═════ Input data ═════

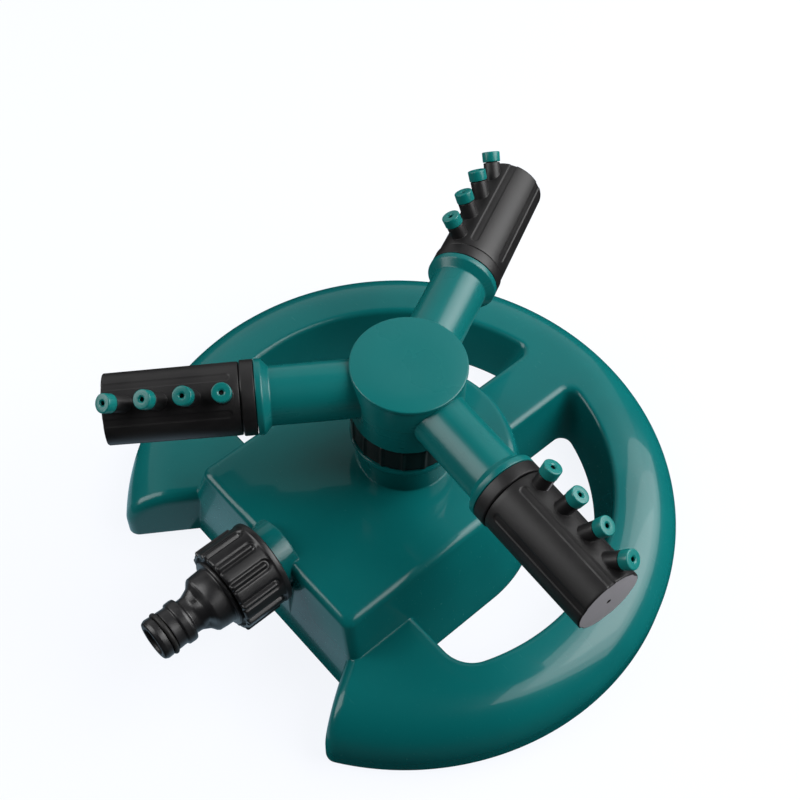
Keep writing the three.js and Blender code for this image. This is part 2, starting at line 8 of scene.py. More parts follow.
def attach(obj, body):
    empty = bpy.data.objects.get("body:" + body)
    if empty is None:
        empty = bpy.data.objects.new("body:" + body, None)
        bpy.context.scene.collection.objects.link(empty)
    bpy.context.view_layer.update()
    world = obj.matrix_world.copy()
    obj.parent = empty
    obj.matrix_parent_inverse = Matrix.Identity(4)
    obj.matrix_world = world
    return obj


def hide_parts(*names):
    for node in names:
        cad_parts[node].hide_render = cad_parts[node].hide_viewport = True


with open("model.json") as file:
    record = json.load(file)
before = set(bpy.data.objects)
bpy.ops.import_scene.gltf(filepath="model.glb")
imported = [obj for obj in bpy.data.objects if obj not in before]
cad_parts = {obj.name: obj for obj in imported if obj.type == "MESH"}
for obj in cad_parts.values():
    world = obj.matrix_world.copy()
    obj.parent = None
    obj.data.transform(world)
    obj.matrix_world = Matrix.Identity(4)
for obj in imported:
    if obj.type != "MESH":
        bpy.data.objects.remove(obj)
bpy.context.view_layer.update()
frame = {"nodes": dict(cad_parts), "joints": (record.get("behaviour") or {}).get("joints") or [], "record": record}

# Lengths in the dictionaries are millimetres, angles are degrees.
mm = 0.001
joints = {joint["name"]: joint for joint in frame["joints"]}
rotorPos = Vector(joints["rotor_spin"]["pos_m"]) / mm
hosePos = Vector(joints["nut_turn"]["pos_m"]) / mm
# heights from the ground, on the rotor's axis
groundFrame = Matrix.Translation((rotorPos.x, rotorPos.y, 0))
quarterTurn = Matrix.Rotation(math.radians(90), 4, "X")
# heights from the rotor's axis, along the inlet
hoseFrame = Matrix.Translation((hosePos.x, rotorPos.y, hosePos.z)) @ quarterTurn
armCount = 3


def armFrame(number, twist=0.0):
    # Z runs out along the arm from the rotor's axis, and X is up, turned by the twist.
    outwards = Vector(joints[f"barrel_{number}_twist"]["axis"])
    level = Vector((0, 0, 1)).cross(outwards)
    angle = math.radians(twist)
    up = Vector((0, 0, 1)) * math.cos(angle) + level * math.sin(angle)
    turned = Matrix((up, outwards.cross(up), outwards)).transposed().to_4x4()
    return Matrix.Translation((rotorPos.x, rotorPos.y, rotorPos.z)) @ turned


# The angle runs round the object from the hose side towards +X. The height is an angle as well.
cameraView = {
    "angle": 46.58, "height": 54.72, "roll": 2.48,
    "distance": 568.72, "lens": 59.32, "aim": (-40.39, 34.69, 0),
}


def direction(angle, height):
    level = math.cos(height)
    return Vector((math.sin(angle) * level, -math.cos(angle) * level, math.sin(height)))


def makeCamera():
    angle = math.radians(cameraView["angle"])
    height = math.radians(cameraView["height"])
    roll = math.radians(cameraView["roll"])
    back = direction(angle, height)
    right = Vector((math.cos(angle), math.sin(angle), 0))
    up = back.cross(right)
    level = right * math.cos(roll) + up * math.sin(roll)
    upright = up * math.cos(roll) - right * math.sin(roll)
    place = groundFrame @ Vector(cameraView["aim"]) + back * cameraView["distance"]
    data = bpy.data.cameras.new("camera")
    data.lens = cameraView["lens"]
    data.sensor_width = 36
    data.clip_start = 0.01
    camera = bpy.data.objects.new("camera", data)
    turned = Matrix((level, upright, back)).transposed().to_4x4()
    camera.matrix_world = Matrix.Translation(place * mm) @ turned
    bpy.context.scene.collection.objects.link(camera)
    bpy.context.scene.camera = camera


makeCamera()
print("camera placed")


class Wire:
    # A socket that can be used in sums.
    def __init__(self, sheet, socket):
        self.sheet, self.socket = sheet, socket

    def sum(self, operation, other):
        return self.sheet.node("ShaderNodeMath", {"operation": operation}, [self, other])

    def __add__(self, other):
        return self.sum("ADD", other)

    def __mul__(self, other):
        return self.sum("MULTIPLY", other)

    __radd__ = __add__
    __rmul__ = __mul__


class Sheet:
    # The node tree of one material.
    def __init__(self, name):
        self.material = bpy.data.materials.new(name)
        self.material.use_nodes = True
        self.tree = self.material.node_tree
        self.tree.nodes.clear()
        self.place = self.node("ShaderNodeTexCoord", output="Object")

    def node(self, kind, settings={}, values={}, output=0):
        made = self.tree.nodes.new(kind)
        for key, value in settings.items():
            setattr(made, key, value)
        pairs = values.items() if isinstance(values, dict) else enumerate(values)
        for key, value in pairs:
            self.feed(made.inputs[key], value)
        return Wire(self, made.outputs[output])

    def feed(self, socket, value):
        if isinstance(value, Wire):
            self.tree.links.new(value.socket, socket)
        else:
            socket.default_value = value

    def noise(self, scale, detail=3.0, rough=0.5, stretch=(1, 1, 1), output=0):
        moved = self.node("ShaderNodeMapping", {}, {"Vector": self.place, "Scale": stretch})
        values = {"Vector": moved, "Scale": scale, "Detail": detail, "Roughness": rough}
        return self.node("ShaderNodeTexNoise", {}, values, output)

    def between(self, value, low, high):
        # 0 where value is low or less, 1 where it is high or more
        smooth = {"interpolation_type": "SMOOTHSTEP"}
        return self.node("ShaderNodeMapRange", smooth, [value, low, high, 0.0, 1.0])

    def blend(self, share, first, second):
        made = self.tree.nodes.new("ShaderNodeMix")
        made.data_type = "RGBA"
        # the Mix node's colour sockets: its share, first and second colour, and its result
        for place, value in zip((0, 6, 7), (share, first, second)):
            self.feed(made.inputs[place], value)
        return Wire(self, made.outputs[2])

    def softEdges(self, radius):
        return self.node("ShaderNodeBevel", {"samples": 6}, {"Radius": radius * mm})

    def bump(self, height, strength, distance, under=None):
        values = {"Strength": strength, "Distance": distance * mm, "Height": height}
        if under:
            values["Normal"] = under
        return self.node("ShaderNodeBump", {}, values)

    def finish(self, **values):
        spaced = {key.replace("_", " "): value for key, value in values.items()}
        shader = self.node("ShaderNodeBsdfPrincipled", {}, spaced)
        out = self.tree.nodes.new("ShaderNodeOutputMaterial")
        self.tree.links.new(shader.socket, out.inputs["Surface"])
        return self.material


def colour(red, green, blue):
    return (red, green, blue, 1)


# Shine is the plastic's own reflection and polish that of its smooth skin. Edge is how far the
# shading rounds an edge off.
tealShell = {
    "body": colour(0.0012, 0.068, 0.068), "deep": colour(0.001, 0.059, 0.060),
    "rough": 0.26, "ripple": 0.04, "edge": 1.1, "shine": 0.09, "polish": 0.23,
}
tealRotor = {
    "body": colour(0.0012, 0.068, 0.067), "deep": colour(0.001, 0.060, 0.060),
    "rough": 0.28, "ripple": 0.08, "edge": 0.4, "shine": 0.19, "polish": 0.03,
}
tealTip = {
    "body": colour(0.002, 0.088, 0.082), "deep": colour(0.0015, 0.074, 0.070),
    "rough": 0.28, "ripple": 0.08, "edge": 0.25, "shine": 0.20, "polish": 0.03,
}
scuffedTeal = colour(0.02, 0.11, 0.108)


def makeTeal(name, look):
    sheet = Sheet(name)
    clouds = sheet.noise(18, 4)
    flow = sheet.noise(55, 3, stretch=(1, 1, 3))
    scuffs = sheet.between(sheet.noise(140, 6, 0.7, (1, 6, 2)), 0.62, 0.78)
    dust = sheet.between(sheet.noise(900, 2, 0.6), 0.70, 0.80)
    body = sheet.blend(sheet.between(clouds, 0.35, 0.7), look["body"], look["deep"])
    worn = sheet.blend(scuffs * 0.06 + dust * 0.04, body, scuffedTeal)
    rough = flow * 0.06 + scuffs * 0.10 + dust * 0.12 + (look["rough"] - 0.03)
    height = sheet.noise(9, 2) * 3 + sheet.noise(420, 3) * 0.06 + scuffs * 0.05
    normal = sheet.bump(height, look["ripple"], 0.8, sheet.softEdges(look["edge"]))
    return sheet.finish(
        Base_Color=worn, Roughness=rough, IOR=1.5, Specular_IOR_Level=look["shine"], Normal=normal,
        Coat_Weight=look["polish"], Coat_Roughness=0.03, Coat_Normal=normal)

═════
═════ Input data ═════

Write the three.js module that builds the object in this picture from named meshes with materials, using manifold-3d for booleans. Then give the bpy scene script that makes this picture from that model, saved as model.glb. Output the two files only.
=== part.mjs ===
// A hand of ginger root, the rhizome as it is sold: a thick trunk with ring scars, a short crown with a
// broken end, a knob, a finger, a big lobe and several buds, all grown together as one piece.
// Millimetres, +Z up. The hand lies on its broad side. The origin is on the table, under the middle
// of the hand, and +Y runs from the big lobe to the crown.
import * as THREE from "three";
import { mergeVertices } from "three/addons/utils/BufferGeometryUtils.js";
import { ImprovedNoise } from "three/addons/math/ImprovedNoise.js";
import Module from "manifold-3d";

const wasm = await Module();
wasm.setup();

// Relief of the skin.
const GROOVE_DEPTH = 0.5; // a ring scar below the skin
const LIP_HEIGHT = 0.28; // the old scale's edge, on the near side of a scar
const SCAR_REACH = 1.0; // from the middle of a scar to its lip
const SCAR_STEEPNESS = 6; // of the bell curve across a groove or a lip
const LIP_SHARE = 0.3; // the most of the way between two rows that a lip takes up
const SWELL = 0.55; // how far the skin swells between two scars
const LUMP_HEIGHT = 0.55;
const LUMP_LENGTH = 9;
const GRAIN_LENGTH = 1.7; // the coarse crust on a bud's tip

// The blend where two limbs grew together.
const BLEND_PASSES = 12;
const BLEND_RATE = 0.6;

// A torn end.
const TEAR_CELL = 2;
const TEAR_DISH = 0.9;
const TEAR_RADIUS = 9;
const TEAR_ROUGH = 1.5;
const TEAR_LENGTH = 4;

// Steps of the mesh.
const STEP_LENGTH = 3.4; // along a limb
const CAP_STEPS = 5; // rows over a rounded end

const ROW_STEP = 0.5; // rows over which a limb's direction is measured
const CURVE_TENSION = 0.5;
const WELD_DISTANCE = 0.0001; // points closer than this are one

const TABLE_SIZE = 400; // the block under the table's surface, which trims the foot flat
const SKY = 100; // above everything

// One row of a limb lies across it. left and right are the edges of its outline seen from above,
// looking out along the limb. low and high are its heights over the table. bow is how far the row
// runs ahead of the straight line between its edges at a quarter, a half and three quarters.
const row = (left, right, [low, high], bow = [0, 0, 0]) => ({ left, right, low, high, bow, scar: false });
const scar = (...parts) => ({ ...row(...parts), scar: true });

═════

### Challenge:
Copy each line of the listing that contains the string "body".

### Correct result:
def attach(obj, body):
    empty = bpy.data.objects.get("body:" + body)
        empty = bpy.data.objects.new("body:" + body, None)
    "body": colour(0.0012, 0.068, 0.068), "deep": colour(0.001, 0.059, 0.060),
    "body": colour(0.0012, 0.068, 0.067), "deep": colour(0.001, 0.060, 0.060),
    "body": colour(0.002, 0.088, 0.082), "deep": colour(0.0015, 0.074, 0.070),
    body = sheet.blend(sheet.between(clouds, 0.35, 0.7), look["body"], look["deep"])
    worn = sheet.blend(scuffs * 0.06 + dust * 0.04, body, scuffedTeal)